===== INFORMATION SUPPLIED =====
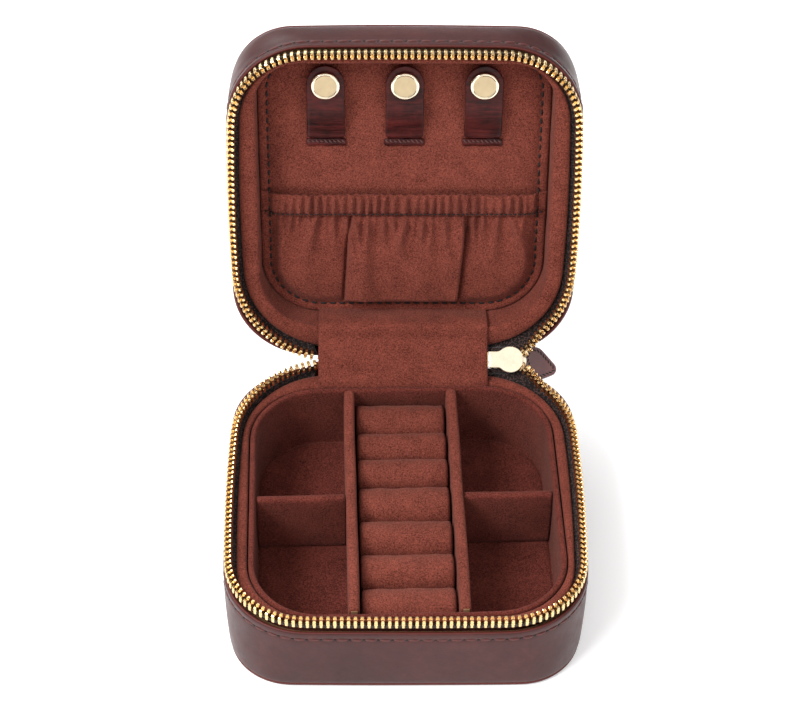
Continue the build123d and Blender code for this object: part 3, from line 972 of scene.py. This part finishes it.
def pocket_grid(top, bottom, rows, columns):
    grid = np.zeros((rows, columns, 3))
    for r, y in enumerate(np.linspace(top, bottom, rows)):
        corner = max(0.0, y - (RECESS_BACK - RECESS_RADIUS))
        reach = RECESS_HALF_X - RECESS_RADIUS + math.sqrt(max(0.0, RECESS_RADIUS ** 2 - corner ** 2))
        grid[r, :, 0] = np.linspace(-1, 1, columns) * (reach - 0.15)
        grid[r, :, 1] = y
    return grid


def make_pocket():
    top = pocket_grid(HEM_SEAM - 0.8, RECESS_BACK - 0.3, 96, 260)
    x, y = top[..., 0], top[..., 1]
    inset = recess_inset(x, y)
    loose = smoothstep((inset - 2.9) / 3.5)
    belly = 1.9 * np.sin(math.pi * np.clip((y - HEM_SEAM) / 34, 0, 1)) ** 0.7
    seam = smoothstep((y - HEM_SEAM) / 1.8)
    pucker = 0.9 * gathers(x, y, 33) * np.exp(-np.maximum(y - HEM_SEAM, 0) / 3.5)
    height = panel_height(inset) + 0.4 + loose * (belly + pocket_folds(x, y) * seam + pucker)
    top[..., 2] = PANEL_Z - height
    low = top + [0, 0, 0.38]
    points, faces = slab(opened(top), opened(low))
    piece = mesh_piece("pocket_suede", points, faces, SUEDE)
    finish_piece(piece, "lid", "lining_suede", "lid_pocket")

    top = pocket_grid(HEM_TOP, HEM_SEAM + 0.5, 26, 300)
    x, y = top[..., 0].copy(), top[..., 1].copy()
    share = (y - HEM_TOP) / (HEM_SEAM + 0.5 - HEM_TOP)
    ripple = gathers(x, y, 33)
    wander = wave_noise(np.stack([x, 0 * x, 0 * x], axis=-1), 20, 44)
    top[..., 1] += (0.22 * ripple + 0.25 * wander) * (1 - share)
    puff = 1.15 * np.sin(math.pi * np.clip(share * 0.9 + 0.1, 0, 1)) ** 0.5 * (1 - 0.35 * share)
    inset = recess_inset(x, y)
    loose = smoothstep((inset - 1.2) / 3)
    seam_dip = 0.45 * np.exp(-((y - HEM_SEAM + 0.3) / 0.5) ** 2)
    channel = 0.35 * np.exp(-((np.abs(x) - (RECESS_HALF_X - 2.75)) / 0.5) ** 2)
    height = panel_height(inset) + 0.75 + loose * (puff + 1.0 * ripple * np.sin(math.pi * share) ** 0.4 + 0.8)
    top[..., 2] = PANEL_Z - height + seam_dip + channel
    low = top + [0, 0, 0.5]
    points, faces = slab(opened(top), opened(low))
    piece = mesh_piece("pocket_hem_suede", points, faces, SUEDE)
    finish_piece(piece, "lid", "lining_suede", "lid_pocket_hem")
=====
Return all the data above once more, precisely as given.

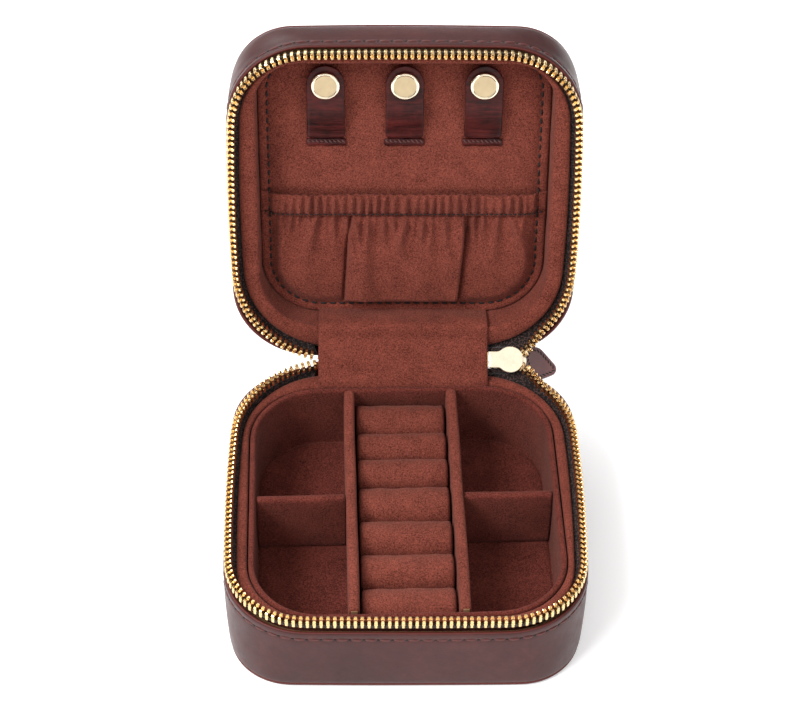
Continue the build123d and Blender code for this object: part 3, from line 972 of scene.py. This part finishes it.
def pocket_grid(top, bottom, rows, columns):
    grid = np.zeros((rows, columns, 3))
    for r, y in enumerate(np.linspace(top, bottom, rows)):
        corner = max(0.0, y - (RECESS_BACK - RECESS_RADIUS))
        reach = RECESS_HALF_X - RECESS_RADIUS + math.sqrt(max(0.0, RECESS_RADIUS ** 2 - corner ** 2))
        grid[r, :, 0] = np.linspace(-1, 1, columns) * (reach - 0.15)
        grid[r, :, 1] = y
    return grid


def make_pocket():
    top = pocket_grid(HEM_SEAM - 0.8, RECESS_BACK - 0.3, 96, 260)
    x, y = top[..., 0], top[..., 1]
    inset = recess_inset(x, y)
    loose = smoothstep((inset - 2.9) / 3.5)
    belly = 1.9 * np.sin(math.pi * np.clip((y - HEM_SEAM) / 34, 0, 1)) ** 0.7
    seam = smoothstep((y - HEM_SEAM) / 1.8)
    pucker = 0.9 * gathers(x, y, 33) * np.exp(-np.maximum(y - HEM_SEAM, 0) / 3.5)
    height = panel_height(inset) + 0.4 + loose * (belly + pocket_folds(x, y) * seam + pucker)
    top[..., 2] = PANEL_Z - height
    low = top + [0, 0, 0.38]
    points, faces = slab(opened(top), opened(low))
    piece = mesh_piece("pocket_suede", points, faces, SUEDE)
    finish_piece(piece, "lid", "lining_suede", "lid_pocket")

    top = pocket_grid(HEM_TOP, HEM_SEAM + 0.5, 26, 300)
    x, y = top[..., 0].copy(), top[..., 1].copy()
    share = (y - HEM_TOP) / (HEM_SEAM + 0.5 - HEM_TOP)
    ripple = gathers(x, y, 33)
    wander = wave_noise(np.stack([x, 0 * x, 0 * x], axis=-1), 20, 44)
    top[..., 1] += (0.22 * ripple + 0.25 * wander) * (1 - share)
    puff = 1.15 * np.sin(math.pi * np.clip(share * 0.9 + 0.1, 0, 1)) ** 0.5 * (1 - 0.35 * share)
    inset = recess_inset(x, y)
    loose = smoothstep((inset - 1.2) / 3)
    seam_dip = 0.45 * np.exp(-((y - HEM_SEAM + 0.3) / 0.5) ** 2)
    channel = 0.35 * np.exp(-((np.abs(x) - (RECESS_HALF_X - 2.75)) / 0.5) ** 2)
    height = panel_height(inset) + 0.75 + loose * (puff + 1.0 * ripple * np.sin(math.pi * share) ** 0.4 + 0.8)
    top[..., 2] = PANEL_Z - height + seam_dip + channel
    low = top + [0, 0, 0.5]
    points, faces = slab(opened(top), opened(low))
    piece = mesh_piece("pocket_hem_suede", points, faces, SUEDE)
    finish_piece(piece, "lid", "lining_suede", "lid_pocket_hem")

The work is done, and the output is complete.